Examine your business risks and insure what you can't control. That's how custom harvesters can reduce those risks — and their insurance costs, says an insurance agent who regularly works with custom operators.

“There are certain things that every custom harvester can do to help reduce his risks and make himself more marketable, so to speak, to insurance companies,” says David Anderson, director of agriculture insurance with Vincent, Urban, Walker & Associates, Inc., Green Bay, WI.

Employees are a custom harvester's biggest risk, he says. That's why it's important to train them well and to communicate what they are expected to do.

An employee handbook helps. Anderson suggests that harvesters go over their handbooks with workers. He also recommends having employees sign statements verifying that they've read the material. Anderson's company will help harvesters write handbooks, and he encourages employee involvement.

“In a lot of cases we've found that the owner of a company might understand what his company does, but his employees have developed their own ways of doing things that are very good and very efficient,” he says. “By getting those employees involved with writing those procedures up, it invests them in the process.”

Regularly checking employees' driving records, and telling them so, also keeps rates down. This, Anderson says, may help them operate more carefully. “And if they're driving safer, your rates will stay lower.”

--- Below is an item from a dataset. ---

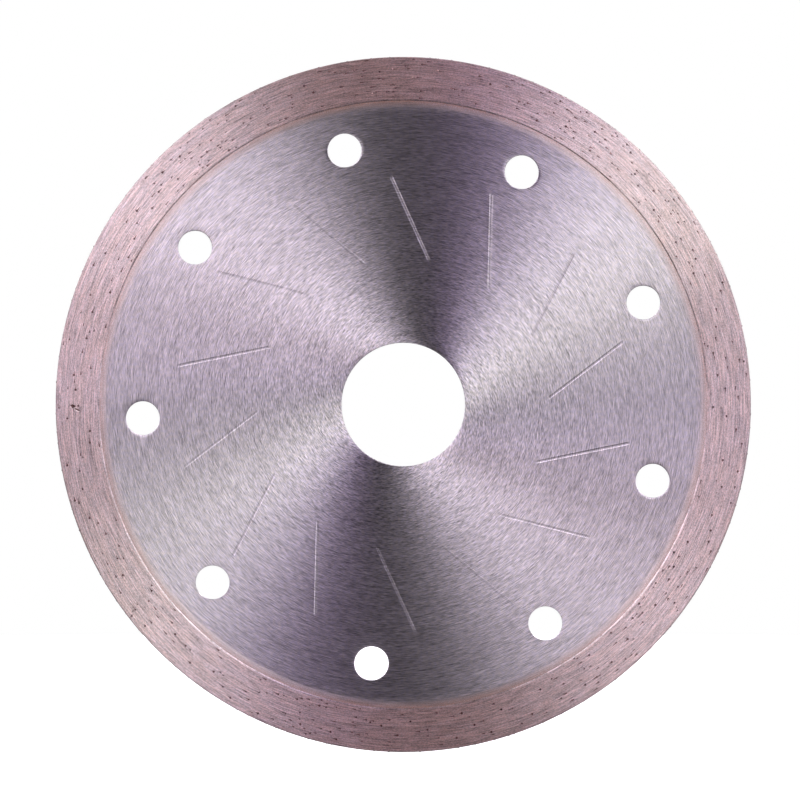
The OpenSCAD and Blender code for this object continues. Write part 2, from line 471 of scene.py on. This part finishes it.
def grooveRelief(x, y):
    # height of the nearest groove: a flat-bottomed trough with sloping walls that deepens a little
    # outwards, pressed less or more in each place, and a low lip of pushed-up metal on both sides
    pitch = 2 * np.pi / core["grooves"]
    turn, lean = np.radians(core["grooveTurn"]), np.radians(core["grooveLean"])
    own = np.arctan2(y, x) - turn - grooveLine(np.hypot(x, y))[0]
    number = np.round(own / pitch).astype(int)
    sector = number * pitch + turn
    localX = x * np.cos(sector) + y * np.sin(sector) - core["grooveMid"]
    localY = -x * np.sin(sector) + y * np.cos(sector)
    u = localX * np.cos(lean) + localY * np.sin(lean)
    v = np.abs(-localX * np.sin(lean) + localY * np.cos(lean))
    t = u / core["grooveLength"] + 0.5
    half, wall = between(core["grooveWidth"], t) / 2, core["grooveWall"]
    ends = smoothStep((core["grooveLength"] / 2 - np.abs(u)) / core["grooveEnd"] + 0.5)
    trough = smoothStep((half + wall / 2 - v) / wall)
    lip = np.exp(-((v - half - wall) / (wall / 2))**2)
    depth = between(core["grooveDepth"], t) * np.array(core["grooveShares"])[number % core["grooves"]]
    return depth * ends * (core["lip"] * lip - trough)


def coreInnerFace():
    # a polar grid sheared so that in every sector one column follows a groove's centre line, with
    # more columns at the groove's walls and more rows at its ends
    rows = [np.linspace(first * mm, last * mm, count) for first, last, count in core["faceRows"]]
    radii = np.concatenate([[blade["boreR"] + core["edgeBreak"]], *rows, [core["grooveZone"]]])
    centre, cosLean = grooveLine(radii)
    low, high = core["grooveReach"]
    half = between(core["grooveWidth"], (radii - low) / (high - low))[:, None] / 2
    shareOfHalf = np.array([0, 0.4, 1, 1, 1, 1, 1, 1, 1, 1, 1])
    shareOfWall = np.array([0, 0, -0.5, -0.25, 0, 0.25, 0.5, 0.75, 1.0, 1.5, 2.5])
    pitch = 2 * np.pi / core["grooves"]
    close = (half * shareOfHalf + core["grooveWall"] * shareOfWall) / (radii * cosLean)[:, None]
    far = close[:, -1:] + np.linspace(0, 1, core["farColumns"] + 1)[1:] * (pitch / 2 - close[:, -1:])
    side = np.concatenate([close, far], 1)
    offsets = np.concatenate([-side[:, -2:0:-1], side], 1)
    sectors = np.arange(core["grooves"]) * pitch + np.radians(core["grooveTurn"])
    angles = sectors[None, :, None] + centre[:, None, None] + offsets[:, None, :]
    angles = angles.reshape(len(radii), -1)
    x, y = radii[:, None] * np.cos(angles), radii[:, None] * np.sin(angles)
    return stand(x, y, blade["coreHalf"] + grooveRelief(x, y)), angles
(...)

Safety is always an issue, which is why harvesters shouldn't “push the envelope” with workers.

“If you've got a situation where you think ‘if we push another three hours we can be done with this field,’ and you've already been out there for 10 or 12 hours, it's probably not a good idea. That's when accidents happen — when people get tired, it gets late in the day and equipment is hot.”

With fewer injuries there are fewer workers' compensation claims, which keeps rates down for everyone.

Harvesters should also make sure their insurance companies allow them to suspend coverage on trucks not used in the off-season. This can be a big cost-saver, he says.

Anderson's final tip: Your operation will be more insurable if you keep it looking good.

“Having your equipment clean, your stuff parked neatly and your shops in good order — makes it easier for an insurance agent to talk to an insurance company because it shows pride of ownership,” he says. “Anything you can do to make that operation look as good as it possibly can is only going to work in your favor.”